# Open Collections

## UBC Theses and Dissertations ## UBC Theses and Dissertations

### Families of congruent and non-congruent numbers Reinholz, Lindsey Kayla

#### Abstract

A positive integer n is a congruent number if it is equal to the area of a right triangle with rational sides. Equivalently, the Mordell-Weil rank of the elliptic curve y²=x(x²-n²) is positive. Otherwise n is a non-congruent number. Although congruent numbers have been studied for centuries, their complete classification is one of the central unresolved problems in the field of pure mathematics. However, by using algorithms such as the method of 2-descent, various mathematicians have proven that numbers with prime factors of a specified form that satisfy a certain pattern of Legendre symbols are either always congruent or always non-congruent. In this thesis, we build upon these results and not only prove the existence of new families of congruent and non-congruent numbers, but also present a new method for generating families of non-congruent numbers. We begin by providing a technique for constructing congruent numbers with three prime factors of the form 8k+3, and then give a family of such numbers for which the rank of their associated elliptic curves equals two, the maximal rank for congruent number curves of this type. Following this, we offer an extension to work done by Iskra and present our new method for generating families of non-congruent numbers with arbitrarily many prime factors. This method employs Monsky's formula for the 2-Selmer rank. Unlike the method of 2-descent which involves a series of lengthy and complex calculations, Monsky's formula offers an elegant approach for determining whether a given positive integer is non-congruent. This theorem uses linear algebra, and through a series of steps, allows one to compute the 2-Selmer rank of a congruent number elliptic curve, which provides an upper bound for the curve's Mordell-Weil rank.

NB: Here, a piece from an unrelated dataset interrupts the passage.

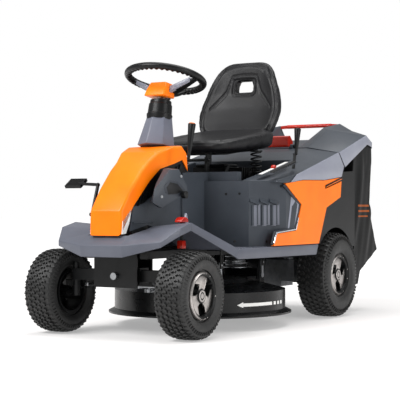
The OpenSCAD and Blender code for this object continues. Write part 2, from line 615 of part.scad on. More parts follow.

By applying this method, we construct infinitely many distinct new families of non-congruent numbers with arbitrarily many prime factors of the form 8k+3. In addition, by utilizing the aforementioned method once again, we expand upon results by Lagrange to generate infinitely many new families of non-congruent numbers that are a product of a single prime of the form 8k+1 and at least one prime of the form 8k+3.